История русской культуры, XIX век (Яковкина) - страница 212

Циркуляр этот был, по существу, нарушением гимназического устава, где в ст. 23 говорилось: „В гимназиях и прогимназиях обучаются дети всех состояний, без различия звания и вероисповедания“. Причем министр не мог отменить устав, утвержденный царем и являющийся законом.

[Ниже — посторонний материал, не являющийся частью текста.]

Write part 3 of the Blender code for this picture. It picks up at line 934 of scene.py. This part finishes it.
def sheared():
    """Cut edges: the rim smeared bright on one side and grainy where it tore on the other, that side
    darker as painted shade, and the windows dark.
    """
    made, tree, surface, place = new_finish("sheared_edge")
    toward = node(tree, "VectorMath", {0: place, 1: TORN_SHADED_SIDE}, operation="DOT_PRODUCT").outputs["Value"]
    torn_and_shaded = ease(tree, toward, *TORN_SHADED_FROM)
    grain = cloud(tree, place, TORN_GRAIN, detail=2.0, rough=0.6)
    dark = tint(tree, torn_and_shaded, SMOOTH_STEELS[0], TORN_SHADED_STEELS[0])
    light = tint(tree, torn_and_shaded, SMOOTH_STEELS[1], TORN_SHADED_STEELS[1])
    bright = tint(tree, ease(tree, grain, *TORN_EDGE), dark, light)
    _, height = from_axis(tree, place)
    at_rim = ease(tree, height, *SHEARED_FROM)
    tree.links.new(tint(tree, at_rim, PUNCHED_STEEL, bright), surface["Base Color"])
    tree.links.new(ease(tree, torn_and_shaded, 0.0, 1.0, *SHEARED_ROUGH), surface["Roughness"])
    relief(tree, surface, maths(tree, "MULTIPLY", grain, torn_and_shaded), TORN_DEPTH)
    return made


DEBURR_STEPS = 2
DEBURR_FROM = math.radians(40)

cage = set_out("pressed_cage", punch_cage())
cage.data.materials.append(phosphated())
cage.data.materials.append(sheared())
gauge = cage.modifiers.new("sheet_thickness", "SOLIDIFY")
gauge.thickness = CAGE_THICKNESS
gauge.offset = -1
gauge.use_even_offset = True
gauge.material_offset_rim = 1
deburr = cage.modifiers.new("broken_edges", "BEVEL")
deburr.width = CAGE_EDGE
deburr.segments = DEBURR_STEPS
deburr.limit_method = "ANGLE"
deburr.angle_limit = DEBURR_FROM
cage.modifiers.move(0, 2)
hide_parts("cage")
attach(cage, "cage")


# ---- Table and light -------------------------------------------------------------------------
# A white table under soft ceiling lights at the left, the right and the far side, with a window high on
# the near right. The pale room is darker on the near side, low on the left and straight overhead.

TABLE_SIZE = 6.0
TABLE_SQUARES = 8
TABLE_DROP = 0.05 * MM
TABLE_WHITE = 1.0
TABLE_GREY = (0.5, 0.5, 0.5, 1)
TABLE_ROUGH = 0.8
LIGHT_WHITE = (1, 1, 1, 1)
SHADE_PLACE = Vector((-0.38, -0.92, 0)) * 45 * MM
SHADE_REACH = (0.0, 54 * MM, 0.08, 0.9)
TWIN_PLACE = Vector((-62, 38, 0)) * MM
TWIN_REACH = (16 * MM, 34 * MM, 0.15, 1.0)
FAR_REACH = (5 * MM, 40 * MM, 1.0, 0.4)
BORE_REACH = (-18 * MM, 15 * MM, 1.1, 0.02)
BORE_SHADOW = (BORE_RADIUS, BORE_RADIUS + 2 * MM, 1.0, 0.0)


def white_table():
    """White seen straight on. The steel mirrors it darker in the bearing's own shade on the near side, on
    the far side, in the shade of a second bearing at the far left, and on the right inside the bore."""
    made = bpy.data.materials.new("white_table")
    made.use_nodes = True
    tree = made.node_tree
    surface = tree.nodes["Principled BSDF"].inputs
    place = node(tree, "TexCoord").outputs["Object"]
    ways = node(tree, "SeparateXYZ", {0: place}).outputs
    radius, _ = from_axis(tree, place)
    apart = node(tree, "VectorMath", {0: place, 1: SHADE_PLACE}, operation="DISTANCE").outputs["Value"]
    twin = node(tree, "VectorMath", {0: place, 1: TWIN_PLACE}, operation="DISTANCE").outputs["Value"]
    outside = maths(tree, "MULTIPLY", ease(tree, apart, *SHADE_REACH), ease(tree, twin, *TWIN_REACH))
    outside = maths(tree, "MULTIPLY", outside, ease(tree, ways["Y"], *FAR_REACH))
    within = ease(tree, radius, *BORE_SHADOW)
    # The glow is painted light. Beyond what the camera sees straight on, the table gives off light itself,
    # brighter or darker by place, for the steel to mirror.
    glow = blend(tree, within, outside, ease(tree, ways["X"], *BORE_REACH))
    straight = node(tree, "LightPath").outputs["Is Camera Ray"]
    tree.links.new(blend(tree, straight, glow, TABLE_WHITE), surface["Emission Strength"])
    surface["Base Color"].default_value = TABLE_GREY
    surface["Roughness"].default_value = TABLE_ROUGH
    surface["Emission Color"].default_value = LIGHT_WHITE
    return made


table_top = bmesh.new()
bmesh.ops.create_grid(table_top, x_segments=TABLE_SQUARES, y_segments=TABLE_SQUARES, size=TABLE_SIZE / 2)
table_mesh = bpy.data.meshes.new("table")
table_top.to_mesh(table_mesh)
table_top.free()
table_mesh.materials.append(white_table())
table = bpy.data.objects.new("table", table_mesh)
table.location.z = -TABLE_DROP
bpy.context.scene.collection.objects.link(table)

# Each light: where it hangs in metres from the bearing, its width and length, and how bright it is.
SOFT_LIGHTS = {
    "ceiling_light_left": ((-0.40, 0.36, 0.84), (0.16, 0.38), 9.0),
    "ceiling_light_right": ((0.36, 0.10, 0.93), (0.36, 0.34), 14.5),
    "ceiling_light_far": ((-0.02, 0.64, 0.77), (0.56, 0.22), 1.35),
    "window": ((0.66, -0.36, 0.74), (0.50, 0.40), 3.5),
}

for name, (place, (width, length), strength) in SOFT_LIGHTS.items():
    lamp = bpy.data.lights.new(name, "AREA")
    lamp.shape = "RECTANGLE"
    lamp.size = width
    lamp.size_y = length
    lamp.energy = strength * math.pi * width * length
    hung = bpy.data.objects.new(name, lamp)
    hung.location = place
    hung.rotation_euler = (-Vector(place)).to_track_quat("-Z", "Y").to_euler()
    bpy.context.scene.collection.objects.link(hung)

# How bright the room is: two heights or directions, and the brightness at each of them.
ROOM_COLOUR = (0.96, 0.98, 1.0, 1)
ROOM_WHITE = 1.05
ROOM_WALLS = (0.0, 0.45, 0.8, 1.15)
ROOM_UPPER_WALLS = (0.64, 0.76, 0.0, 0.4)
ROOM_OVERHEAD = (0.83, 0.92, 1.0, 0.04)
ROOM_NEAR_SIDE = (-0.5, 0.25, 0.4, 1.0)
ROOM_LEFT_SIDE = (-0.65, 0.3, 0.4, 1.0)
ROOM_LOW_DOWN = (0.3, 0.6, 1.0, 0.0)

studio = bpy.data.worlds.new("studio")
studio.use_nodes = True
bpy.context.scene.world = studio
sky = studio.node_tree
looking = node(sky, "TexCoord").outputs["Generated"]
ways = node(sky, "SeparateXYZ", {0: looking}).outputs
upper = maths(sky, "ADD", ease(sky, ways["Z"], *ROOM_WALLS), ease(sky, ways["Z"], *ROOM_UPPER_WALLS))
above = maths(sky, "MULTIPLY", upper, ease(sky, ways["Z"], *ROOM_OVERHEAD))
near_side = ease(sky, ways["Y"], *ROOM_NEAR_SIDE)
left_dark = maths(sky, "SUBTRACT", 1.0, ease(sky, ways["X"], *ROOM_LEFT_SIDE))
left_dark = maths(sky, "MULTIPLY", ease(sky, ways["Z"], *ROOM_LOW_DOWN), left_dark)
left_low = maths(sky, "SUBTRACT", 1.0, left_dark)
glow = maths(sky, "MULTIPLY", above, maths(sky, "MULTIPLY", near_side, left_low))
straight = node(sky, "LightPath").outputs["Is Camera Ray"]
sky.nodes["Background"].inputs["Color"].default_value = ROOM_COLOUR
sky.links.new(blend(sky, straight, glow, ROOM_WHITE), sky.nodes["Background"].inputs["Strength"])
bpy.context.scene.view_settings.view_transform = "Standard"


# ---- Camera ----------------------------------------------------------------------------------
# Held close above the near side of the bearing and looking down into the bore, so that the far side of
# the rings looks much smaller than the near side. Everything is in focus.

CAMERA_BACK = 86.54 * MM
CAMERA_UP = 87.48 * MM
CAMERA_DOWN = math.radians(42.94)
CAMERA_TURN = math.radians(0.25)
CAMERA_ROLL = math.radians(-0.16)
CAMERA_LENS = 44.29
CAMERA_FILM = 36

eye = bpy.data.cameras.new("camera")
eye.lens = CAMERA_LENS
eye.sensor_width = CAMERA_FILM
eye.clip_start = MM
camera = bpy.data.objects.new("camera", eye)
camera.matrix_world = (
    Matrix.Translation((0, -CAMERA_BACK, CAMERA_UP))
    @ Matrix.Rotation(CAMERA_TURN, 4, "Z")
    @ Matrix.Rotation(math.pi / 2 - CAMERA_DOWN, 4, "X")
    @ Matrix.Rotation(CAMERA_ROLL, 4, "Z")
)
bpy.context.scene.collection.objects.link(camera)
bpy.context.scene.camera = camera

Известный историк А. А. Кизеветтер так вспоминал о реакции широких кругов русской интеллигенции на этот документ: „Можно сказать без всякого преувеличения, — писал он, — что при появлении этого циркуляра (его тотчас прозвали циркуляром „о кухаркиных детях“) вся якобы немая как рыба Россия 80-х годов заголосила благим матом, выражая величайшее возмущение этим непринужденным провозглашением крепостнических тенденций министра. Во всех домах только и речи было, что о неслыханном циркуляре; все и каждый приняли его как самое грубое оскорбление, нанесенное не только людям низшего общественного положения, стремящимся доставить образование своим детям, но и как оскорбление, нанесенное всему обществу“.[351]

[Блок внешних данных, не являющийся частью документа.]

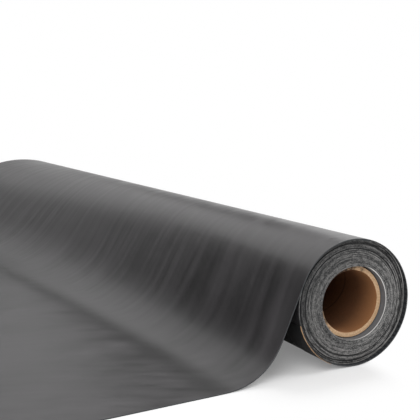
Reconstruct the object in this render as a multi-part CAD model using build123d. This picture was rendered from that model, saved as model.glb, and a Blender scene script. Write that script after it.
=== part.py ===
"""Roll of rubber roofing membrane on a cardboard core, with its loose end pulled off over the ground.

The roll lies on its side. Its axis runs along Y, with the near end towards -Y, and the origin is on the
axis, halfway along the core. The sheet comes over the top of the roll, leaves it towards -X and lies flat
on the ground. It leaves low down at the near edge and at the top at the far edge, so the drape between
them is twisted, and the sheet lies a little askew. All lengths are in millimetres and all angles in degrees.
"""
from build123d import *
from math import cos, radians, sin
import os

# The cardboard core and how deep it sits inside the roll
core_bore_radius = 38.1
core_wall = 5.5
core_recess = 9.5
core_clearance = 0.1
core_rim_chamfer = 0.6

# The sheet and how it is wound
sheet_width = 1700.0
sheet_thickness = 1.2
turn_count = 28
seam_angle = 108.0
seam_bite = 0.25

# The ends: a shallow dish inside the outermost turn, where each turn has slid a little in or out
near_dish_at_core = 0.8
near_dish_at_rim = 6.5
far_dish_at_core = 2.5
far_dish_at_rim = 0.8
turn_wander = 0.4
wander_angle = 137.0

# The loose end at the near and far edges: it leaves the roll, bends over to a slope and levels out again
loose_length = 620.0
near_leaving_angle = 35.0
far_leaving_angle = 103.0
near_slope = 64.0
far_slope = 37.0
near_crown_radius = 60.0
far_crown_radius = 270.0
near_foot_radius = 75.0
far_foot_radius = 245.0
skew = 1.1
drape_sections = 13

# The strip of kraft paper caught under the drape, along the near rim
slip_width = 45.0
slip_thickness = 0.3
slip_stand_out = 2.5
slip_clearance = 0.05
slip_top_angle = -12.0
slip_bottom_angle = -62.0

core_radius = core_bore_radius + core_wall
bore_radius = core_radius + core_clearance
wound_radius = bore_radius + (turn_count - 1) * sheet_thickness
last_turn_rise = sheet_thickness - seam_bite
roll_radius = wound_radius + last_turn_rise
ground = -roll_radius
half_width = sheet_width / 2
outside = 5.0


def direction(angle):
    """The unit vector across the axis at an angle that starts on the drape's side and turns upwards."""
    return Vector(-cos(radians(angle)), 0, sin(radians(angle)))


def heading(angle):
    """The way the sheet runs where it passes an angle of the roll on its way down to the ground."""
    return Vector(-sin(radians(angle)), 0, -cos(radians(angle)))


# A spiral is drawn as half circles round two centres, a little to each side of the axis along the seam
drape_side_centre = direction(seam_angle) * (-last_turn_rise / 4)
back_side_centre = direction(seam_angle) * (last_turn_rise / 4)
drape_side_radius = wound_radius + last_turn_rise / 4
back_side_radius = drape_side_radius + last_turn_rise / 2


def arc(centre, radius, start, end):
    """An arc across the axis from one angle to another. A radius below zero bends the other way."""
    points = [centre + direction(angle) * radius for angle in (start, (start + end) / 2, end)]
    return ThreePointArc(*points)


def wound_body():
    """The wound turns as one solid, whose outline is one turn of the spiral with its step at the seam."""
    opposite = seam_angle - 180
    drape_half = arc(drape_side_centre, drape_side_radius, seam_angle, opposite)
    back_half = arc(back_side_centre, back_side_radius, opposite, opposite - 180)
    step = Line(back_half @ 1, drape_half @ 0)
    outline = make_face([drape_half, back_half, step])
    return Solid.extrude(outline.moved(Pos(0, -half_width, 0)).face(), Vector(0, sheet_width, 0))


def end_outline(at_core, at_rim):
    """The half section that is cut from one end: one flat land for each turn inside the outermost.

    Its points are a radius and a height, and a depth into the roll is a height below zero.
    """
    sunk_turns = turn_count - 2
    points = [(bore_radius - outside, outside)]
    for turn in range(sunk_turns):
        dish = between(at_core, at_rim, turn / (sunk_turns - 1))
        depth = dish + turn_wander * sin(radians(turn * wander_angle))
        inner = bore_radius + turn * sheet_thickness if turn else bore_radius - outside
        points.append((inner, -depth))
        points.append((bore_radius + (turn + 1) * sheet_thickness, -depth))
    points.append((points[-1][0], outside))
    return points


def end_cutter(side, at_core, at_rim):
    """The turned tool that shapes the end at -Y (side -1) or at +Y (side 1)."""
    section_plane = Plane((0, side * half_width, 0), x_dir=(1, 0, 0), z_dir=(0, 0, side))
    section = section_plane * make_face(Polyline(*end_outline(at_core, at_rim), close=True))
    return revolve(section, Axis.Y)


def between(near, far, share):
    """A value that changes evenly from the near edge (share 0) to the far edge (share 1)."""
    return near + (far - near) * share


def sheet_run(share, depth):
    """The edges of the loose end from the seam to its free edge, at a depth below its upper face.

    Round the roll, over the crown, straight down the slope, round the foot and flat along the ground.
    """
    leaving = between(near_leaving_angle, far_leaving_angle, share)
    steepest = 90 - between(near_slope, far_slope, share)
    crown = between(near_crown_radius, far_crown_radius, share)
    foot = between(near_foot_radius, far_foot_radius, share)
    upper_radius = drape_side_radius + last_turn_rise

    crown_centre = drape_side_centre + direction(leaving) * (upper_radius - crown)
    slope_top = crown_centre + direction(steepest) * crown
    slope_end_height = ground + sheet_thickness + foot * (1 - sin(radians(steepest)))
    slope_length = (slope_top.Z - slope_end_height) / cos(radians(steepest))
    foot_centre = slope_top + heading(steepest) * slope_length + direction(steepest) * foot

    wrap = arc(drape_side_centre, upper_radius - depth, seam_angle, leaving)
    over = arc(crown_centre, crown - depth, leaving, steepest)
    out = arc(foot_centre, -foot - depth, steepest, 90)
    slope = Line(over @ 1, out @ 0)
    upper_bends = radians((seam_angle - leaving) * upper_radius + (leaving - steepest) * crown + (90 - steepest) * foot)
    flat_length = loose_length - upper_bends - slope_length
    flat = Line(out @ 1, out @ 1 + heading(90) * flat_length)
    return [wrap, over, slope, out, flat]


def drape_section(share):
    """The closed outline of the loose end at one place along the axis, turned towards the near end by the skew."""
    upper = sheet_run(share, 0)
    lower = sheet_run(share, sheet_thickness)
    root = Line(lower[0] @ 0, upper[0] @ 0)
    free_edge = Line(upper[-1] @ 1, lower[-1] @ 1)
    outline = Wire([root, *upper, free_edge, *lower])
    seam = direction(seam_angle).X * roll_radius
    askew = Pos(seam, between(-half_width, half_width, share), 0) * Rot(0, 0, skew) * Pos(-seam, 0, 0)
    return outline.moved(askew)


def loose_end():
    """The sheet that has come off the roll, lofted through sections from the near to the far edge.

    It is ruled between its sections, because a sheet bends one way at a time, and its flat part stays flat.
    """
    sections = [drape_section(step / (drape_sections - 1)) for step in range(drape_sections)]
    return Solid.make_loft(sections, ruled=True)


def membrane():
    """The whole sheet: the wound turns with the loose end, their shaped ends and the bore."""
    bore = extrude(Plane.XZ.offset(-half_width - outside) * Circle(bore_radius), sheet_width + 2 * outside)
    sheet = wound_body() + loose_end() - bore
    sheet -= end_cutter(-1, near_dish_at_core, near_dish_at_rim)
    sheet -= end_cutter(1, far_dish_at_core, far_dish_at_rim)
    return sheet


def core_tube():
    """The cardboard tube that the sheet is wound on, set back inside both ends of the roll."""
    length = sheet_width - 2 * core_recess
    section = Circle(core_radius) - Circle(core_bore_radius)
    tube = extrude(Plane.XZ * section, length / 2, both=True)
    rims = tube.edges().filter_by(GeomType.CIRCLE)
    return chamfer(rims, core_rim_chamfer)


def paper_slip():
    """The kraft paper against the roll under the drape, standing a little out of the near end."""
    inner = drape_side_radius + slip_clearance
    outer = inner + slip_thickness
    inner_arc = arc(drape_side_centre, inner, slip_top_angle, slip_bottom_angle)
    outer_arc = arc(drape_side_centre, outer, slip_top_angle, slip_bottom_angle)
    sides = [Line(inner_arc @ end, outer_arc @ end) for end in (0, 1)]
    section = make_face([inner_arc, outer_arc, *sides])
    start = Pos(0, -half_width - slip_stand_out, 0)
    return Solid.extrude((start * section).face(), Vector(0, slip_width, 0))


def write(name, shape):
    """Saves one piece and prints what it holds."""
    shape.label = name
    export_step(shape, f"parts/{name}.step")
    print(name, "solids", len(shape.solids()), "volume", round(shape.volume), "valid", shape.is_valid)


os.makedirs("parts", exist_ok=True)
write("membrane", membrane())
write("core_tube", core_tube())
write("paper_slip", paper_slip())
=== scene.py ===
from math import cos, pi, radians, sin

import bpy
import numpy as np
from mathutils import Matrix, Vector


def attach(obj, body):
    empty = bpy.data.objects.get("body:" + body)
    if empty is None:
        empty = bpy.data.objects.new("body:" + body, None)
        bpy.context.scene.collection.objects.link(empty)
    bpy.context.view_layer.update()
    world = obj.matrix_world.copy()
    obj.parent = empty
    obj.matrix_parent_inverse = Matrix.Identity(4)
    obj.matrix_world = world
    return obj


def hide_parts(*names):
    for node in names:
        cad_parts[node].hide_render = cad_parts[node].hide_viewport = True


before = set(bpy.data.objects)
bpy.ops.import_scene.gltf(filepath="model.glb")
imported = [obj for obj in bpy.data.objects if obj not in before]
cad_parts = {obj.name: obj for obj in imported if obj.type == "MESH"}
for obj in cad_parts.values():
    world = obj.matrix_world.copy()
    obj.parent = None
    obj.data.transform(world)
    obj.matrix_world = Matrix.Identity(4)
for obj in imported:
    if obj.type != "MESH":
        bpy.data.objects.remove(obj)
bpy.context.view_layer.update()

MM = 0.001

# The core and the sheet, as the source has them
CORE_BORE_RADIUS = 38.1 * MM
CORE_WALL = 5.5 * MM
CORE_RECESS = 9.5 * MM
CORE_PLY = 0.6 * MM
SHEET_WIDTH = 1700 * MM
SHEET_THICKNESS = 1.2 * MM
TURN_COUNT = 28
BORE_RADIUS = 43.7 * MM
ROLL_RADIUS = 77.05 * MM
WOUND_RADIUS = 76.1 * MM
LAST_TURN_RISE = ROLL_RADIUS - WOUND_RADIUS
PITCH = (ROLL_RADIUS - BORE_RADIUS) / TURN_COUNT
SEAM_ANGLE = 108
HALF_WIDTH = SHEET_WIDTH / 2
CORE_END = HALF_WIDTH - CORE_RECESS
GROUND = -ROLL_RADIUS

# How deep the turns of each end lie beside the core and at the rim, and the turns that have slid in further:
# one in every so many, counted from the core
NEAR_DISH = (0.8 * MM, 6.5 * MM)
FAR_DISH = (2.5 * MM, 0.8 * MM)
GAP_TURN = 17.0
GAP_PERIOD = 5.5
GAP_BEAT = 2 * pi / GAP_PERIOD

# The way to the lower right in the near end's view, as X, Y and Z
LOWER_RIGHT = (0.8, 0.0, -0.6)

# The loose end at its near and far edges, with angles in degrees
LOOSE_LENGTH = 620 * MM
LEAVING_ANGLE = (35, 103)
SLOPE = (64, 37)
CROWN_RADIUS = (60 * MM, 270 * MM)
FOOT_RADIUS = (75 * MM, 245 * MM)
SKEW = 1.1

# The strip of paper under the drape
SLIP_ANGLES = (-12, -62)
SLIP_WIDTH = 45 * MM
SLIP_STAND_OUT = 2.5 * MM
SLIP_THICKNESS = 0.3 * MM


# Helpers

def linear(hex_colour):
    """An sRGB hex colour as the linear colour that a socket takes."""
    parts = [int(hex_colour[i:i + 2], 16) / 255 for i in (1, 3, 5)]
    return (*[c / 12.92 if c <= 0.04045 else ((c + 0.055) / 1.055) ** 2.4 for c in parts], 1)


def add(tree, kind, inputs=(), **settings):
    """Adds a node. Settings are its properties, and inputs gives each socket a value or a link."""
    node = tree.nodes.new(kind)
    for name, value in settings.items():
        setattr(node, name, value)
    for socket, value in dict(inputs).items():
        if isinstance(value, bpy.types.NodeSocket):
            tree.links.new(value, node.inputs[socket])
        else:
            node.inputs[socket].default_value = value
    return node


def new_material(name):
    """An empty node material, with its tree and its output node."""
    material = bpy.data.materials.new(name)
    material.use_nodes = True
    material.node_tree.nodes.clear()
    return material, material.node_tree, add(material.node_tree, "ShaderNodeOutputMaterial")


def between(near_and_far, share):
    """A value that changes evenly from the near edge (share 0) to the far edge (share 1)."""
    near, far = near_and_far
    return near + (far - near) * share


def direction(angle):
    """Unit vectors across the axis, as X and Z, at angles in degrees from -X upwards."""
    angle = np.radians(angle)
    return np.stack([-np.cos(angle), np.sin(angle)], axis=-1)


def heading(angle):
    """The way the sheet runs where it passes an angle of the roll on its way to the ground."""
    angle = np.radians(angle)
    return np.stack([-np.sin(angle), -np.cos(angle)], axis=-1)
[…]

Реальные училища по проекту, внесенному Деляновым в Государственный совет в 1886 году, предполагалось преобразовать в учебные заведения 2-х ступеней, первая из которых представляла пятиклассную общеобразовательную школу, вторая — двух- или четырехгодичные специальные технические училища, дающие сведения „хотя и элементарные, но основательные и приложимые на практике“.[352] Предложенные меры должны были превратить реальные училища в ремесленные. Однако проект был отклонен Государственным советом, и реальные училища сохранили свою учебную программу.

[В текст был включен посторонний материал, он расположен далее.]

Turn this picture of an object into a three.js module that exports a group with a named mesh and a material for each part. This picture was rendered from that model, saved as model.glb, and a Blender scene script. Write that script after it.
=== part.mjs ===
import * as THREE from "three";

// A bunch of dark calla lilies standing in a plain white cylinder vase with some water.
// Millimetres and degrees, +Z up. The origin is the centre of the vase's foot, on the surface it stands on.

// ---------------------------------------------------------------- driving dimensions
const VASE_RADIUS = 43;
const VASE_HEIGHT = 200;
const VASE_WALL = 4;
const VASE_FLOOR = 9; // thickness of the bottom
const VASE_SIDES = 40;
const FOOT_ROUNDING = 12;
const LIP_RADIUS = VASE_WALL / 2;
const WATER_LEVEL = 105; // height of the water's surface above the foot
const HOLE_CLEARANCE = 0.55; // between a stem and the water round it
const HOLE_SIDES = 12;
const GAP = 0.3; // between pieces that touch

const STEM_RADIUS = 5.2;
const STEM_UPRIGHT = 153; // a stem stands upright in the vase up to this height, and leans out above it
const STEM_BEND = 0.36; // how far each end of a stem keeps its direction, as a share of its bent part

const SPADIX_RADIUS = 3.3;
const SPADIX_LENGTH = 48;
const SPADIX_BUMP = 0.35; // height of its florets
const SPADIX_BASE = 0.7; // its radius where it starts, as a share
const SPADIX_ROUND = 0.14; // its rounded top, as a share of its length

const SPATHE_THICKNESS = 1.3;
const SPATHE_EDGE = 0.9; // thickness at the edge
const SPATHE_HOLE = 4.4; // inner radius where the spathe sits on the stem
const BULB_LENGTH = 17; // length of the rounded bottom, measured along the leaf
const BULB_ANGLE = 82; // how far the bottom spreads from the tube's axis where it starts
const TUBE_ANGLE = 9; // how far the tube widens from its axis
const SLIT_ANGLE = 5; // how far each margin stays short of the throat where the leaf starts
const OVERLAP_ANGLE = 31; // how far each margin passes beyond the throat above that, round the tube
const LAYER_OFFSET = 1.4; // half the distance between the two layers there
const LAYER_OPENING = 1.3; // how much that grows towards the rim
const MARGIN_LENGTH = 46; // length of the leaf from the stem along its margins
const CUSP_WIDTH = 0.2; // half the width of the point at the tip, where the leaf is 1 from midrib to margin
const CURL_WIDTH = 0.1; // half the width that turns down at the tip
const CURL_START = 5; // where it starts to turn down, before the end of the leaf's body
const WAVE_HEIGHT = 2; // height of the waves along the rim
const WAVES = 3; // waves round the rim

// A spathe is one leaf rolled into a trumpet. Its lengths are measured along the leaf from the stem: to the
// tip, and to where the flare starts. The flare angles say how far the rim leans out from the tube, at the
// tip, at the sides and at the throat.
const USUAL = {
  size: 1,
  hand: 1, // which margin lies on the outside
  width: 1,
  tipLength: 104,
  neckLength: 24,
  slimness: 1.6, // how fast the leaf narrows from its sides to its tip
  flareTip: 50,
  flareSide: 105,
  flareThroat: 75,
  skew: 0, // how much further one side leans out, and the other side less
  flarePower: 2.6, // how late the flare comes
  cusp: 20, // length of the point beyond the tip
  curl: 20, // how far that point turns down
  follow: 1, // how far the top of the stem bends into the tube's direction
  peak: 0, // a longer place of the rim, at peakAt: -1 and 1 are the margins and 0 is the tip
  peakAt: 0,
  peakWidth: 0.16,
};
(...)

„Деляновская“ гимназия сохранила многие из отрицательных качеств, присущих ее предшественнице середины и конца 70-х годов. По-прежнему изучение древних языков оставалось одним из основных предметов и отнимало очень много времени у учащихся. В прессе 80–90-х годов много писали о переутомлении гимназистов и развивающихся на этой основе болезнях — головных болях, малокровии, различных психических отклонениях. Один из авторов писал, вспоминая гимназические годы сына: „Я до сих пор не могу вспоминать, с каким нескрываемым отвращением он занимался древними языками, мешавшими ему работать по остальным предметам. Все время домашних занятий до глубокой ночи он ежедневно проводил за грамматикою древних языков, лишенный возможности посвящать сколько-нибудь времени на работу по другим предметам, более его интересовавшим, на чтение и занятия по литературе и новым языкам“.[353] При этом „бессознательное заучивание мертвых форм грамматики и синтаксиса отвлекало внимание не только от красот стиля классических писателей, но и от настоящего смысла текста“.